Negou-se a renunciar à sua divina missão. Ao se defender no tribunal, Sócrates diz
que as suas idéias não eram diferentes das idéias de Anaxágoras. O citado
filósofo também fora preso e condenado à morte, mas por ser amigo de Péricles,
escapara da prisão e da punição. Advogar em causa própria abre ensejo a
equívocos às vezes fatais. Os juízes contentavam-se com o efeito didático
moralmente coercitivo da sentença. A respectiva execução lhes era indiferente, conforme
atesta o precedente de Anaxágoras. Cientes disto, os amigos ofereceram apoio à
fuga, cujo êxito era induvidoso. Sócrates recusou a oferta. Em respeito às
instituições atenienses, ele preferiu cumprir a sentença proferida no processo
legal em um estado democrático. Por encarnar a justiça, a lei devia imperar,
ainda que aplicada injustamente. Sócrates bebeu a cicuta. Ele não foi o primeiro
e nem o último a ser morto por ensinar o que lhe parecia justo e
verdadeiro.
Nem todos concordaram com a teimosia
de Sócrates em cumprir a sentença. Como perceberam os sofistas, a lei nem
sempre visa ao bem comum. Às vezes, a lei é elaborada para o bem particular do
governante e da sua frondosa caterva. A democracia não é exceção.

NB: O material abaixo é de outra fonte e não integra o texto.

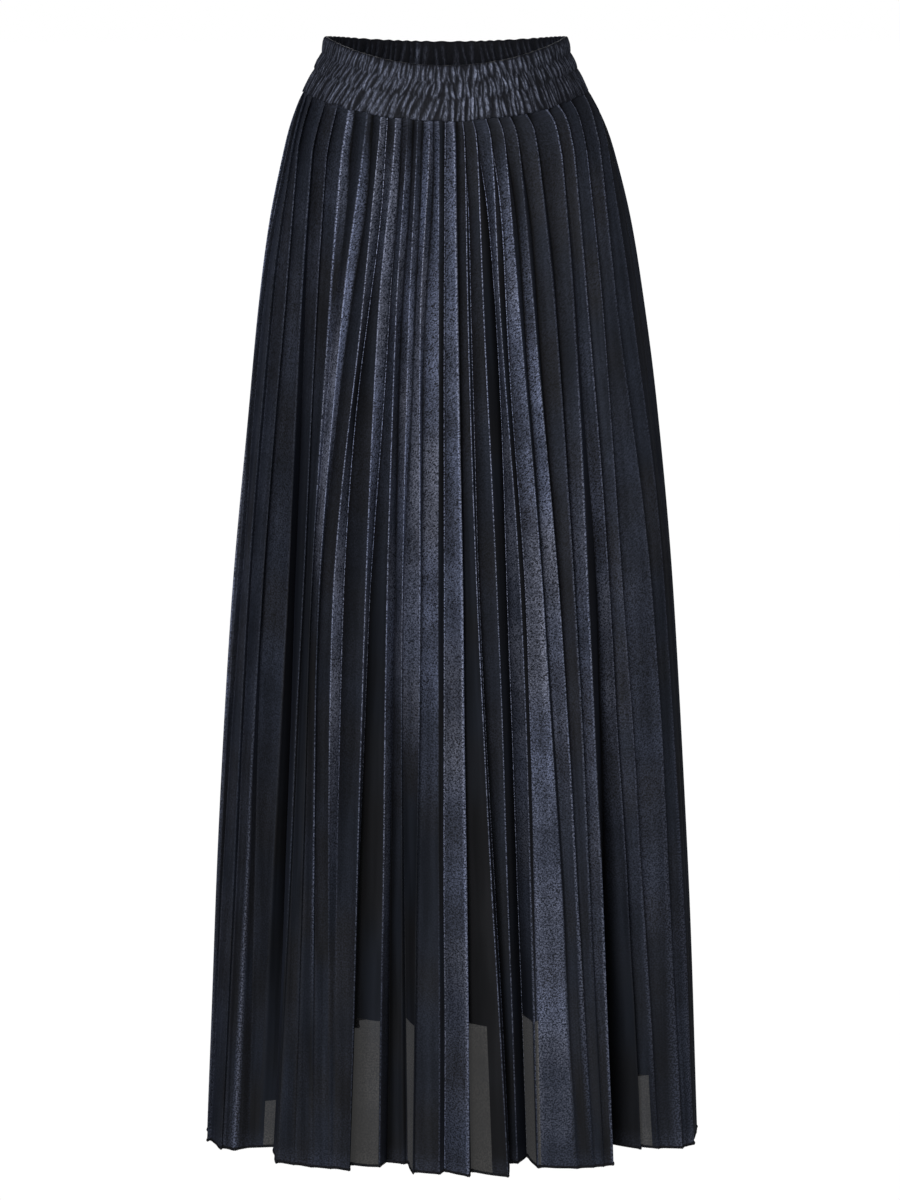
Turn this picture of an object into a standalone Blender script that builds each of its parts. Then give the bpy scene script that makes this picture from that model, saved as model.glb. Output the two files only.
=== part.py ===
"""A long pleated skirt of thin shiny cloth on a gathered elastic waistband.

Metres, +Z up. The skirt is hollow and filled out, as it is when it is worn. Its front
faces -Y, and the origin is the middle of the waist opening, level with the two sides of
the waistband. The waistband is one round piece with three puffed tiers. A front and a
back panel hang from it, each folded into upright pleats from the waist seam to the hem.

A place on the skirt is a bearing round it (0 at the front, 90 at the right side, 180 at
the back) and a share of the way down from the waist seam (0) to the hem (1).
"""

import math
import random
from collections import namedtuple

import bmesh
import bpy

# ---- cloth and seams
CLOTH_WALL = 0.0011      # wall of the pleated cloth
FOLD_WIDTH = 0.0016      # rounded strip at each fold
SEAM_GAP = 0.0006        # space between the waistband and the cloth below it
SIDE_GAP = 0.0004        # space between the two panels at a side seam

# ---- waistband
BAND_HEIGHT = 0.046
BAND_WALL = 0.0022       # elastic and its cover, without the gathers
BAND_GATHERS = 96
GATHER_DRIFT = 0.22      # unevenness of the gathers, as a share of their pitch
GATHER_SEED = 5
RIM_DIP_FRONT = 0.0218   # how far the rim hangs below the two sides
RIM_DIP_BACK = 0.0068

# ---- hem
HEM_DROP = 1.007         # from the sides of the waist to the hem, front and sides
HEM_RISE_BACK = 0.035    # the hem is higher at the middle of the back

# ---- pleats
TOP_DEPTH = 0.0042       # depth of every pleat where the waistband presses it flat
TOP_SHARE = 0.045        # shares of the way down at which the pleats are given below
HIP_SHARE = 0.18
MID_SHARE = 0.47
BACK_PLEATS = 26
BACK_LAP_TOP = -0.003    # how far the back pleats are tucked under at the seam
BACK_SEED = 11

MILLIMETRE = 0.001

# Outer size of the skirt, level by level: half its width, how far it reaches to the front
# and to the back of its widest line, and how far the middle of that line lies off centre.
Section = namedtuple("Section", "drop half_width front back shift_x shift_y")
SECTIONS = [
    Section(0.000, 0.1065, 0.0812, 0.0825, 0.0000, 0.0000),
    Section(0.015, 0.1098, 0.0828, 0.0838, 0.0000, 0.0000),
    Section(0.046, 0.1258, 0.0862, 0.0880, 0.0000, 0.0000),
    Section(0.075, 0.1381, 0.0885, 0.0940, 0.0016, -0.0010),
    Section(0.100, 0.1460, 0.0905, 0.1010, 0.0027, -0.0020),
    Section(0.161, 0.1602, 0.0945, 0.1190, 0.0041, -0.0040),
    Section(0.232, 0.1713, 0.0975, 0.1380, 0.0051, -0.0060),
    Section(0.322, 0.1820, 0.1005, 0.1590, 0.0061, -0.0085),
    Section(0.504, 0.1998, 0.1050, 0.1950, 0.0063, -0.0145),
    Section(0.737, 0.2152, 0.1080, 0.2320, 0.0063, -0.0215),
    Section(1.010, 0.2286, 0.1102, 0.2650, 0.0064, -0.0300),
]

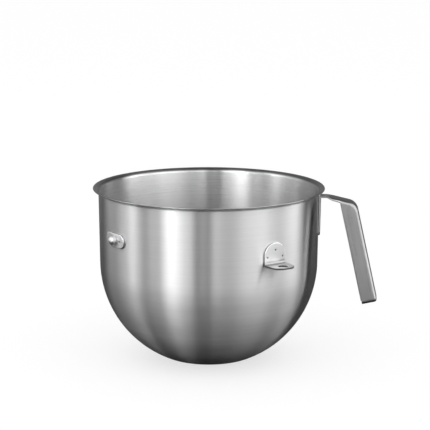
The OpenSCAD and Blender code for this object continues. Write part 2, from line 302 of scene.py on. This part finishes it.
def bracket_outline(count):
    """The flat plate's outline as (run down the plate, place across): half-round top, straight
    sides and two rounded corners at the ear's end."""
    end, side = BRACKET_RUN - EAR_CORNER, BRACKET_HALF - EAR_CORNER
    return evenly(np.vstack([
        arc((end, side), EAR_CORNER, 0, 90, 40),
        arc((BRACKET_HALF, 0), BRACKET_HALF, 90, 270, 120),
        arc((end, -side), EAR_CORNER, 270, 360, 40),
    ]), count)


def plate_section(thickness, edge, rows, back_rows):
    """The closed way round a plate's section, from its inner rim to its outer rim and back. Each
    row is (share of the way out, distance added, depth below the front face)."""
    out = np.column_stack([np.linspace(0, 1, rows), np.zeros(rows), np.zeros(rows)])
    out[:, 1] = edge * (1 - 2 * out[:, 0])
    turn = np.radians(np.linspace(0, 90, 6))[1:]
    near = np.column_stack([np.ones(5), -edge + edge * np.sin(turn), edge - edge * np.cos(turn)])
    far = near[::-1] * [1, 1, -1] + [0, 0, thickness]
    back = out[np.linspace(rows - 1, 0, back_rows).astype(int)][1:] + [0, 0, thickness]
    inner = np.vstack([far[::-1], near[::-1]]) * [0, -1, 1]
    return np.vstack([out, near, far, back, inner[:-1]])


def pits(run, across, places, radius):
    """How deep in a welded dimple each point lies: exp(-(d / radius)^4) round each place."""
    away = [np.hypot(run - r, across - a) for r, a in places]
    return sum(np.exp(-(d / radius) ** 4) for d in away)


# Painted shade: the share of colour left on a plate's cut edge, and the share left in a welded dimple.
CUT_EDGE_SHADE, DIMPLE = 0.4, 0.03


def plate_shade(depth, thickness, front, pit):
    """Painted shade: the cut edge of a plate is darkened to stand for its dark reflection, and its welded dimples are
    darkened almost to black.
    """
    edge = ease(depth, 0.05, 0.4) * (1 - ease(depth, thickness - 0.4, thickness))
    return (1 - (1 - CUT_EDGE_SHADE) * edge) * (1 - (1 - DIMPLE) * front * pit)


def fold_bracket(run, across, depth):
    """Places the flat plate's point at its run, across and depth: down the wall, round the fold
    (angle = run / radius) and out along the ear, bowed to the wall until just past the fold."""
    angle = np.clip((run - UPRIGHT) / FOLD, 0, math.pi / 2) + math.pi
    z_wall = BRACKET_TOP - run
    on_wall = run < UPRIGHT
    on_ear = run > UPRIGHT + FOLD_RUN
    r = np.where(on_wall, wall_radius(z_wall) + SEAT + PLATE - depth, FOLD_X + (FOLD + depth) * np.cos(angle))
    z = np.where(on_wall, z_wall, FOLD_LEVEL + (FOLD + depth) * np.sin(angle))
    beyond = np.clip(run - UPRIGHT - FOLD_RUN, 0, None)
    r = np.where(on_ear, FOLD_X + beyond, r)
    bow = 1 - np.clip(beyond / 5, 0, 1) ** 2 * (3 - 2 * np.clip(beyond / 5, 0, 1))
    x = r - bow * (r - np.sqrt(r ** 2 - across ** 2))
    return x, across, z


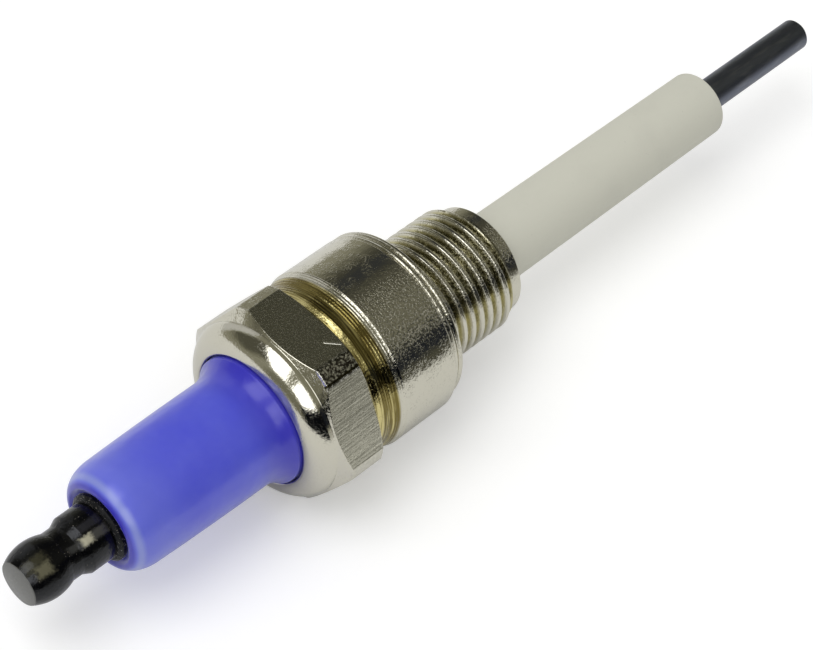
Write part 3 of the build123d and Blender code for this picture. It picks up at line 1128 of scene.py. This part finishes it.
@dataclass
class Gasket(Turned):
    """The folded sealing ring that hangs loose behind the first turn of thread."""

    node: str = "gasket"
    slot: str = "plated_steel"
    finish: Finish = NickelPlate("gasket_plate", groove=NOWHERE, thread=NOWHERE)
    smooth_deg: float = 50.0
    centre: Pair = (0.2255, 0.1080)
    radius: float = 9.7
    bore_radius: float = 7.3
    fold: float = 0.65
    layers: int = 2
    rounding: float = 0.3
    steps: int = 6

    def outline(self) -> Outline:
        """Draw two rounded layers pressed together.

        Returns:
            The closed outline.
        """
        drawn = Outline()
        top, foot = self.radius - self.rounding, self.bore_radius + self.rounding
        spans = [(self.fold * layer, self.fold * (layer + 1)) for layer in range(self.layers)]
        for low, high in spans:
            drawn.round((low + self.rounding, top), self.rounding, (180.0, 90.0), self.steps)
            drawn.round((high - self.rounding, top), self.rounding, (90.0, 0.0), self.steps)
        for low, high in reversed(spans):
            drawn.round((high - self.rounding, foot), self.rounding, (0.0, -90.0), self.steps)
            drawn.round((low + self.rounding, foot), self.rounding, (-90.0, -180.0), self.steps)
        return drawn


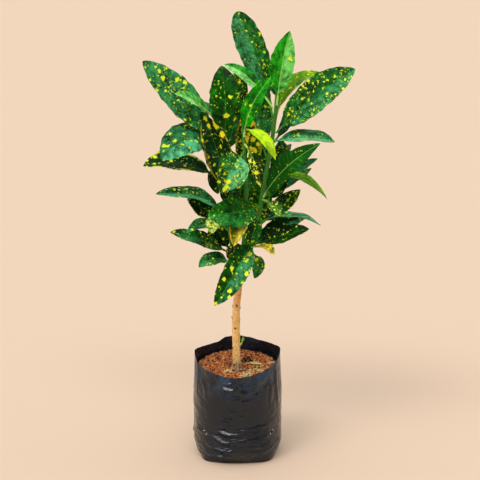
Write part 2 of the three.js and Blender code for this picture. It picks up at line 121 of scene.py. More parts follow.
def add_node(tree: bpy.types.NodeTree, step: Step, *values: Any, **named: Any) -> Node:
    """Adds one node with its settings and links.

    Args:
        tree: The node tree that takes it.
        step: The kind of node.
        values: What goes into its open inputs, in their order: a node or a socket to link, a hex
            colour or a value.
        named: Its properties, and inputs by their names in capitals with spaces as underscores.

    Returns:
        The new node.
    """
    kind, always = step.value
    node = tree.nodes.new("ShaderNode" + kind)
    chosen = always | named
    for name in filter(str.islower, chosen):
        setattr(node, name, chosen[name])
    sockets = [socket for socket in node.inputs if socket.enabled]
    for target, value in itertools.zip_longest(sockets, values):
        if value is None:
            value = chosen.get(target.name.replace(" ", "_"))
        if isinstance(value, bpy.types.Node):
            value = next(socket for socket in value.outputs if socket.enabled)
        if isinstance(value, bpy.types.NodeSocket):
            tree.links.new(value, target)
        elif value is not None:
            target.default_value = linear(value) if isinstance(value, str) else value
    return node


def start_material(name: str) -> tuple[Material, Adder]:
    """Starts an empty material.

    Args:
        name: The real finish that it is named for.

    Returns:
        The material, and add_node for its tree.
    """
    material = bpy.data.materials.new(name)
    material.use_nodes = True
    material.node_tree.nodes.clear()
    return material, partial(add_node, material.node_tree)


def set_stops(ramp: bpy.types.ColorRamp, *stops: tuple[float, str]) -> None:
    """Gives a ramp its colours.

    Args:
        ramp: The ramp.
        stops: Each stop's place and hex colour.
    """
    while len(ramp.elements) < len(stops):
        ramp.elements.new(0.5)
    for element, (at, colour) in zip(ramp.elements, stops):
        element.position = at
        element.color = linear(colour)


def unit(vectors: Array) -> Array:
    """Scales vectors to length one."""
    return vectors / np.linalg.norm(vectors, axis=-1, keepdims=True)


def smoothstep(low: float, high: float, value: Array | float) -> Array:
    """Rises smoothly from 0 at one value to 1 at another."""
    share = np.clip((np.asarray(value, float) - low) / (high - low), 0.0, 1.0)
    return share * share * (3 - 2 * share)


def lerp(start: Any, end: Any, share: Any) -> Any:
    """Goes from one value to another by a share."""
    return start + (end - start) * share


def unevenness(x: Array, y: Array, z: Array, scale: float) -> Array:
    """Gives smooth uneven numbers around 0.

    Args:
        x: Places on the first axis.
        y: Places on the second.
        z: Places on the third.
        scale: What the places are multiplied by.

    Returns:
        A number for each place.
    """
    places = zip(*(np.ravel(axis) * scale for axis in np.broadcast_arrays(x, y, z)))
    numbers = [noise.noise(Vector(place)) for place in places]
    return np.array(numbers).reshape(np.broadcast(x, y, z).shape)


def circle(count: int) -> Array:
    """Gives evenly spaced angles round a full turn."""
    return np.arange(count) / count * FULL_TURN


def grid_faces(rows: int, columns: int, first: int = 0, capped: bool = False) -> Faces:
    """Lists the quads between rings of points.

    Args:
        rows: Number of rings.
        columns: Number of points in a ring.
        first: Number of the first point.
        capped: Whether the first and last ring are closed with a face.

    Returns:
        The corner numbers of each face.
    """
    faces: Faces = []
    for start in range(first, first + (rows - 1) * columns, columns):
        for column in range(columns):
            low, high = start + column, start + (column + 1) % columns
            faces.append((low, high, high + columns, low + columns))
    if capped:
        last = first + (rows - 1) * columns
        faces.append(tuple(range(first + columns - 1, first - 1, -1)))
        faces.append(tuple(range(last, last + columns)))
    return faces


def add_object(name: str, data: Any) -> Object:
    """Puts a mesh, a light or a camera in the scene.

    Args:
        name: The object's name.
        data: What it shows.

    Returns:
        The object.
    """
    made = bpy.data.objects.new(name, data)
    bpy.context.scene.collection.objects.link(made)
    return made


def make_piece(
    name: str,
    points: Array,
    faces: Faces,
    material: Material,
    slot: str,
    replaced: str | None,
    sharp_angle: float = 50.0,
    **layers: Any,
) -> Object:
    """Makes one smooth-shaded piece of the plant.

    Args:
        name: The piece's name.
        points: Its points in millimetres.
        faces: Corner numbers of its faces.
        material: Its finish.
        slot: The record's slot that the finish belongs to; it is not used.
        replaced: The solid that the piece stands for, if it stands for one.
        sharp_angle: Edges bent by more than this many degrees stay crisp.
        layers: What its material reads at each point, as one array of numbers or as three, one
            for each axis of a vector.

    Returns:
        The object.
    """
    mesh = bpy.data.meshes.new(name)
    mesh.from_pydata((points.reshape(-1, 3) * MM).tolist(), [], faces)
    mesh.validate()
    mesh.shade_smooth()
    mesh.set_sharp_from_angle(angle=math.radians(sharp_angle))
    mesh.materials.append(material)
    for layer, axes in layers.items():
        kind, field = ("FLOAT_VECTOR", "vector") if len(axes) == 3 else ("FLOAT", "value")
        values = np.stack(np.broadcast_arrays(*axes), axis=-1).astype(np.float32)
        mesh.attributes.new(layer, kind, "POINT").data.foreach_set(field, values.ravel())
    piece = add_object(name, mesh)
    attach(piece, "root")
    if replaced:
        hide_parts(replaced)
    return piece


class StemName(Enum):
    """The woody trunk and the three leaders that it forks into."""

    TRUNK = "trunk"
    RIGHT = "right"
    LEFT = "left"
    MIDDLE = "middle"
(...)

Incrustada no
governo democrático ou autocrático, a canalha serve-se do erário, dos bens e
serviços públicos, em seu particular benefício, qualquer que seja o regime.
Ainda que justa seja a lei, os crapulosos, tanto os togados como os sem toga, encontram
sempre um modo de contorná-la, distorcê-la ou aplicá-la de modo injusto.